Prompt — What is to be transcribed is the run of lines opening with the one that has "and gate mark" and closing with the one that has "if empty is", and only that run, exactly.

----------------------------------------

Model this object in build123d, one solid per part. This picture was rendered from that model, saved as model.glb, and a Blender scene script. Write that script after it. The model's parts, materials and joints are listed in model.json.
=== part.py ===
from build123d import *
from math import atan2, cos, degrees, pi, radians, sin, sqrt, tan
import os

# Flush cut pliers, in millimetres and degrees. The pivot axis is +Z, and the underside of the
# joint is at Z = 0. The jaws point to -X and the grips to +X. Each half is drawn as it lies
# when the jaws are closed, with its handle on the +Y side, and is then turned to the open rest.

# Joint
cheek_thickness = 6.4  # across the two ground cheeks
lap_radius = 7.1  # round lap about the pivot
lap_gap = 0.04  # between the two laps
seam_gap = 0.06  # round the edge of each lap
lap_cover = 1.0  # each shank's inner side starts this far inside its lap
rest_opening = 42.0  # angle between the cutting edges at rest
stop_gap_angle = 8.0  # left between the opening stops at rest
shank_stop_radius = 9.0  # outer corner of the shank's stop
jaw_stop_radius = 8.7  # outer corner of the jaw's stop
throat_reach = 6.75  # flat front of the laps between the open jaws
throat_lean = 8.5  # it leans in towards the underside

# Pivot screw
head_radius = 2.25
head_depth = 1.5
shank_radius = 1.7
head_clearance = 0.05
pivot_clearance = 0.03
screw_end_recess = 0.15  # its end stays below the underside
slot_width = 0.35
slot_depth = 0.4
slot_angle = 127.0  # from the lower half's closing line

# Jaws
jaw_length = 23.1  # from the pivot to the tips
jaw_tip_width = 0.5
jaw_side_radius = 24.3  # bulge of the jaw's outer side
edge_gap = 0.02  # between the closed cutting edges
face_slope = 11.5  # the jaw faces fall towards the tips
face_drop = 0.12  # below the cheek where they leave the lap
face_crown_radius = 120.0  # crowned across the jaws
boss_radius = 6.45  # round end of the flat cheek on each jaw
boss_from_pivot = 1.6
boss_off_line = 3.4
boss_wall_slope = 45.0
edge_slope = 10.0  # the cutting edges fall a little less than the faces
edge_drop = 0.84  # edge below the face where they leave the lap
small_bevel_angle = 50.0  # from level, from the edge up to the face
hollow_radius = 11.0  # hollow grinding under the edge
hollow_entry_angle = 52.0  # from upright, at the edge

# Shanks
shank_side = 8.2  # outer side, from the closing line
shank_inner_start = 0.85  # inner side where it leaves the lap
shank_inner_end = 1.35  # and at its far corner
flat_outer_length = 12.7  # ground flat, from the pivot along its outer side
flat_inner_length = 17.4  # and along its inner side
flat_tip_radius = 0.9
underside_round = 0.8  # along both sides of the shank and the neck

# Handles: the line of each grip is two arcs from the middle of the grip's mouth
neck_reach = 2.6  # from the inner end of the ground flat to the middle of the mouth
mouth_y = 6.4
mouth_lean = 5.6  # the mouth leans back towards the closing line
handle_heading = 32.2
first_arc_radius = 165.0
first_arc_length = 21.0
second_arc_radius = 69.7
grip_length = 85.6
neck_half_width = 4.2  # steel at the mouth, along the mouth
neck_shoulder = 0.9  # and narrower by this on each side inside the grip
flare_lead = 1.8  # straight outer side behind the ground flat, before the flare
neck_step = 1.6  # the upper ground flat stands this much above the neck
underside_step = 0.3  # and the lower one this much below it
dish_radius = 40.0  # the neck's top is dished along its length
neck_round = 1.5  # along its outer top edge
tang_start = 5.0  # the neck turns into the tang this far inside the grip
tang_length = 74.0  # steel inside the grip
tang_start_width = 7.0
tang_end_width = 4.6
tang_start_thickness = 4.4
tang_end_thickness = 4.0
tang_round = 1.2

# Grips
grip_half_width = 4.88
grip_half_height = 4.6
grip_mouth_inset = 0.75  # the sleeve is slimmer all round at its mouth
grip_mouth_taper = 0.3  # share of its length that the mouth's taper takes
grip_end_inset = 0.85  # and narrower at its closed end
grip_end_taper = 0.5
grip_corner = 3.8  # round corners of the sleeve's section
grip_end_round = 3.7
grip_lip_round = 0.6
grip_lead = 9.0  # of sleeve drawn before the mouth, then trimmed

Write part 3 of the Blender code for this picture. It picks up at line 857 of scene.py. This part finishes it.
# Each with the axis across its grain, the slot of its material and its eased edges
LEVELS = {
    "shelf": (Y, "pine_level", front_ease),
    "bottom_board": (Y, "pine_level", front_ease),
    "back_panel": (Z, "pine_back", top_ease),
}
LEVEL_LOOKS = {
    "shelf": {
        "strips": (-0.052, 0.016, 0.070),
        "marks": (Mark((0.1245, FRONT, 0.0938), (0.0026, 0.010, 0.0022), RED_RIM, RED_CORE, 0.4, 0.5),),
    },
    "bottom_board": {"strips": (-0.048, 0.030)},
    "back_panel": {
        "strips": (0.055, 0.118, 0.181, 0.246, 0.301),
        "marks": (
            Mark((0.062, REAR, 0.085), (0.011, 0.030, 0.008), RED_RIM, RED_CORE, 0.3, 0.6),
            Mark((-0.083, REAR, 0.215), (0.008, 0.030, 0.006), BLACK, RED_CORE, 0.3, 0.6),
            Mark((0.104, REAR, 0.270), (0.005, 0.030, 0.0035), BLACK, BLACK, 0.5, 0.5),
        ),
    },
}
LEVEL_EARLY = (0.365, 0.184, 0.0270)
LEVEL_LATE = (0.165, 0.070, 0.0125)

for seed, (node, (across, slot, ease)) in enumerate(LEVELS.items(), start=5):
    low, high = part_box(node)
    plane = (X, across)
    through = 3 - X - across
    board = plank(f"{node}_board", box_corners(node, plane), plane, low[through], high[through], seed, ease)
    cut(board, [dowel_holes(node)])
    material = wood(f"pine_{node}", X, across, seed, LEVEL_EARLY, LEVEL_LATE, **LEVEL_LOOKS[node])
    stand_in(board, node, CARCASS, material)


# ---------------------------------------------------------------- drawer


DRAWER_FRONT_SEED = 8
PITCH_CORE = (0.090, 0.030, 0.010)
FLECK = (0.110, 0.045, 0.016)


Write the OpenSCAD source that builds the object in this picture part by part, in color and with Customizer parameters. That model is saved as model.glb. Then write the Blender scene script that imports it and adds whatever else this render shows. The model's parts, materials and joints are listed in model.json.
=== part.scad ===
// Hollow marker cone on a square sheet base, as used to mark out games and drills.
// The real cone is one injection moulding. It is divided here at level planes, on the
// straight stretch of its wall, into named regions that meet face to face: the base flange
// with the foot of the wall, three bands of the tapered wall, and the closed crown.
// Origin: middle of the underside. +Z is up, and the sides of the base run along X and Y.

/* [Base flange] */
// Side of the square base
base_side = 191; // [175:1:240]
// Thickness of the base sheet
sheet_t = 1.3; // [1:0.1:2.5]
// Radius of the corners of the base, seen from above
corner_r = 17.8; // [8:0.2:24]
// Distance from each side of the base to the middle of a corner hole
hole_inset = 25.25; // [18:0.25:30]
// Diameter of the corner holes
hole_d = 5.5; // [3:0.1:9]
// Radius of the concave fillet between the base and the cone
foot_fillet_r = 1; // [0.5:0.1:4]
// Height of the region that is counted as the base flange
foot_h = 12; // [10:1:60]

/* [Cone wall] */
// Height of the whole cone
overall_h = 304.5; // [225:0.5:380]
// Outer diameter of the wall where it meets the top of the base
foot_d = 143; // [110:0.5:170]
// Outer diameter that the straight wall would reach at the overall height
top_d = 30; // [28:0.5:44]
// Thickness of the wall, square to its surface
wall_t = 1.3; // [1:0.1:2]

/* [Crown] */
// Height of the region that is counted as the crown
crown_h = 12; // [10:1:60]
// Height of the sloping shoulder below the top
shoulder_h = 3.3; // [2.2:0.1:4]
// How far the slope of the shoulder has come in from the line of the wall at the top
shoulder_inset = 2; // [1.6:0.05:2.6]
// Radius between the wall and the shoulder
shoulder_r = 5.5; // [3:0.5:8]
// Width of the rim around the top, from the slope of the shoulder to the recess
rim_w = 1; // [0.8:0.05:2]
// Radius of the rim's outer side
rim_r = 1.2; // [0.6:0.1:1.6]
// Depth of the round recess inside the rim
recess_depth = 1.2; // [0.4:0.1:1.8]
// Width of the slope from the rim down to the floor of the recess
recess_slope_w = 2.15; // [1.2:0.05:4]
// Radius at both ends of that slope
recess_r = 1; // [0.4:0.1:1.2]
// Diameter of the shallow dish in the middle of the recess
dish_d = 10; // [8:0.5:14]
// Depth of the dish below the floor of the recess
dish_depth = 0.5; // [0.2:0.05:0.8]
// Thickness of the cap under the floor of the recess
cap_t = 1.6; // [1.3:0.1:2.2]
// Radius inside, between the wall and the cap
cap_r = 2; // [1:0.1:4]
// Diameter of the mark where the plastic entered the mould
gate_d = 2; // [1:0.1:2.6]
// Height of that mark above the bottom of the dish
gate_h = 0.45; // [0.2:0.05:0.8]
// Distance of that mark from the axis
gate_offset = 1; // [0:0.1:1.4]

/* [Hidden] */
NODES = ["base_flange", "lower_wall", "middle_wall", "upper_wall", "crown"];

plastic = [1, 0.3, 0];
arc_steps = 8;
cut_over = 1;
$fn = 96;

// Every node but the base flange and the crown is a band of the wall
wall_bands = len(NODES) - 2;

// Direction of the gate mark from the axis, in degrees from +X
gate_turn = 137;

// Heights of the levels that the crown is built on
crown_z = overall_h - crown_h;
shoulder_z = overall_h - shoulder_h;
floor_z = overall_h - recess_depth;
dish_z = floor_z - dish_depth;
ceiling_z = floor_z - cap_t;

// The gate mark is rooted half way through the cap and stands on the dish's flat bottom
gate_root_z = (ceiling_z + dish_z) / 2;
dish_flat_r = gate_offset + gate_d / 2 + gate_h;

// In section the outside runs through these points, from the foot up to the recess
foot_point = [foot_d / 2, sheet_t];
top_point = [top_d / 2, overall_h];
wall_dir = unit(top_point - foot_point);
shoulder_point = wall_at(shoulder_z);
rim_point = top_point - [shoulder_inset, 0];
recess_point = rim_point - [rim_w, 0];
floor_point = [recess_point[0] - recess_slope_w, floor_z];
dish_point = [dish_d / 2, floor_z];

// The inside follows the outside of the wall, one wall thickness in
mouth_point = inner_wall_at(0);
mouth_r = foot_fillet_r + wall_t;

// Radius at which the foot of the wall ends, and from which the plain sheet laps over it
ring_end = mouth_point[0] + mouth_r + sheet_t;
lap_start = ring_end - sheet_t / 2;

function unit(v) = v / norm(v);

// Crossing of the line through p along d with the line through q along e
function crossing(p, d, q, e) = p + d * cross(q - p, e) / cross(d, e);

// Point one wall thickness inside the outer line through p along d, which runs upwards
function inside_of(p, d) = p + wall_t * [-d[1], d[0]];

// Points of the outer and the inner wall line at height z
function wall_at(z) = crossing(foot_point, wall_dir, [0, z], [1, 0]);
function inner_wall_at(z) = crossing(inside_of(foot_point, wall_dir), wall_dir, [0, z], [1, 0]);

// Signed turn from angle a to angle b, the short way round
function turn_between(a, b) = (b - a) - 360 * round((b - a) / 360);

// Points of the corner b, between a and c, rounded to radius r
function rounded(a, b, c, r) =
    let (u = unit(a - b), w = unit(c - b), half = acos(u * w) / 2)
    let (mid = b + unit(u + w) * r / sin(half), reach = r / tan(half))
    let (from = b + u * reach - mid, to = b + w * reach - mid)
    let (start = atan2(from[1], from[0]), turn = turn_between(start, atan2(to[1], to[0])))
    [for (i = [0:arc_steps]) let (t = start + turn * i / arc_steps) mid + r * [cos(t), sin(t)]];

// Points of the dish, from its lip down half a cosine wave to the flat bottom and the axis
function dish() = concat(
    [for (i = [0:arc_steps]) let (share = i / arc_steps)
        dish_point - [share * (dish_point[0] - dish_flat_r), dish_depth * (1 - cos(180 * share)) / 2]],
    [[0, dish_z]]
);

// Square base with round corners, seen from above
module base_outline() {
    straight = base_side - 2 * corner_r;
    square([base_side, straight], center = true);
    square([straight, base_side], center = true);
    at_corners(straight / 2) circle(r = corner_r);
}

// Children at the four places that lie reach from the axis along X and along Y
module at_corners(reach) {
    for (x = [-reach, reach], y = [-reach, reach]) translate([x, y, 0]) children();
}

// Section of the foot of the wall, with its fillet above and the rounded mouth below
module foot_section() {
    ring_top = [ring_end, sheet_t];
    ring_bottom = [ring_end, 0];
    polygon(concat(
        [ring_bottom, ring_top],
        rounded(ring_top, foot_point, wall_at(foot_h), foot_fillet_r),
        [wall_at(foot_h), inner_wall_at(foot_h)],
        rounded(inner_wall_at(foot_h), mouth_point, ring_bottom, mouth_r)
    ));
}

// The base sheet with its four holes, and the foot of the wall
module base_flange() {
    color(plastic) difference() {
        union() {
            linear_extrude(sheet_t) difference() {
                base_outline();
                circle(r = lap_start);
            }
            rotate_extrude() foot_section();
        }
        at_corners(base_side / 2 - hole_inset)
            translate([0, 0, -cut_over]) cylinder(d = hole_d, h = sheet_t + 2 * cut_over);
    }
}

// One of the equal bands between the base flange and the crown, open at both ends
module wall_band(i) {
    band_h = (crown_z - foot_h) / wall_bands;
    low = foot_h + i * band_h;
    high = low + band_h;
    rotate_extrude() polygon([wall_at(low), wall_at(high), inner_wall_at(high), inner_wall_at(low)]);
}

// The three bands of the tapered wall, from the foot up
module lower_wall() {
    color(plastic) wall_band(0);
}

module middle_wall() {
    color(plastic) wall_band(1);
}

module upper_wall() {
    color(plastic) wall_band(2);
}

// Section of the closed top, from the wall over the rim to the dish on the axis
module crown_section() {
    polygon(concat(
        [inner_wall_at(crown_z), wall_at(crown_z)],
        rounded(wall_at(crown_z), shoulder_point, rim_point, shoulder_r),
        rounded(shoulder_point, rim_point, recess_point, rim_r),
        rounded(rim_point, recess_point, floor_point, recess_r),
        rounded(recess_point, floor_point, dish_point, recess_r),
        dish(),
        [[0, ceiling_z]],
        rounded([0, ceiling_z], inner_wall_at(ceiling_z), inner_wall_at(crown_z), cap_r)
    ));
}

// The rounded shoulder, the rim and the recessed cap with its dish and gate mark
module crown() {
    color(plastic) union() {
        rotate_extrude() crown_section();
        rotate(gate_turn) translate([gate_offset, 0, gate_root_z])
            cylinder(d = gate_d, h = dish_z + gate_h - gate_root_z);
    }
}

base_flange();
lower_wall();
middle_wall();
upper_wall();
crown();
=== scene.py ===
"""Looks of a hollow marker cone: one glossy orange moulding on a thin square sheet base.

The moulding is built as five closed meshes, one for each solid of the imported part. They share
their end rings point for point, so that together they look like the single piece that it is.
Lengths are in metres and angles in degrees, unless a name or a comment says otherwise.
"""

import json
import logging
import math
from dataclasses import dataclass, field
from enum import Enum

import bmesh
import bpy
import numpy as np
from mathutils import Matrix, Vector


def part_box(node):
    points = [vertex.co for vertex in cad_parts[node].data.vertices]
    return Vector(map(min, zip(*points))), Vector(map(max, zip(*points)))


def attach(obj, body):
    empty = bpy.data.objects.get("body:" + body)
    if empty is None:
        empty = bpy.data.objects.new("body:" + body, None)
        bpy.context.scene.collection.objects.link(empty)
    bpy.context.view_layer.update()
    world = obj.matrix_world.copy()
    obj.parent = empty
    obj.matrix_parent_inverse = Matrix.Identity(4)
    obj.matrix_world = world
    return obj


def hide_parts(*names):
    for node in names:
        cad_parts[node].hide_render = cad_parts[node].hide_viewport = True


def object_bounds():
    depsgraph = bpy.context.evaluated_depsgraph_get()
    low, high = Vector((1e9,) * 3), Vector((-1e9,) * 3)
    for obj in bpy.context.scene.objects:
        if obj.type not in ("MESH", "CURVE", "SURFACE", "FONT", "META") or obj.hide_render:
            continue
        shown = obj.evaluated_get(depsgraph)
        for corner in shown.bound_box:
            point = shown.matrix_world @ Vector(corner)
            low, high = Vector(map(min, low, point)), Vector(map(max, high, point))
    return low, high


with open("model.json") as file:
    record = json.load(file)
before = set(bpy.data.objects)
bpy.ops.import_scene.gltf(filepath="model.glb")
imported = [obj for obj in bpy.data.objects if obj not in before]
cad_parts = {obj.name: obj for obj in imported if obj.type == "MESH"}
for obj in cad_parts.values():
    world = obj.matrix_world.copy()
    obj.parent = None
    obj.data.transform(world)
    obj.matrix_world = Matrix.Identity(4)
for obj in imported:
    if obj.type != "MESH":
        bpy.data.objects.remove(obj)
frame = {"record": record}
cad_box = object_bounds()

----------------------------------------

Solution to this problem —
// The rounded shoulder, the rim and the recessed cap with its dish and gate mark
module crown() {
    color(plastic) union() {
        rotate_extrude() crown_section();
        rotate(gate_turn) translate([gate_offset, 0, gate_root_z])
            cylinder(d = gate_d, h = dish_z + gate_h - gate_root_z);
    }
}

base_flange();
lower_wall();
middle_wall();
upper_wall();
crown();
=== scene.py ===
"""Looks of a hollow marker cone: one glossy orange moulding on a thin square sheet base.

The moulding is built as five closed meshes, one for each solid of the imported part. They share
their end rings point for point, so that together they look like the single piece that it is.
Lengths are in metres and angles in degrees, unless a name or a comment says otherwise.
"""

import json
import logging
import math
from dataclasses import dataclass, field
from enum import Enum

import bmesh
import bpy
import numpy as np
from mathutils import Matrix, Vector


def part_box(node):
    points = [vertex.co for vertex in cad_parts[node].data.vertices]
    return Vector(map(min, zip(*points))), Vector(map(max, zip(*points)))


def attach(obj, body):
    empty = bpy.data.objects.get("body:" + body)
    if empty is None:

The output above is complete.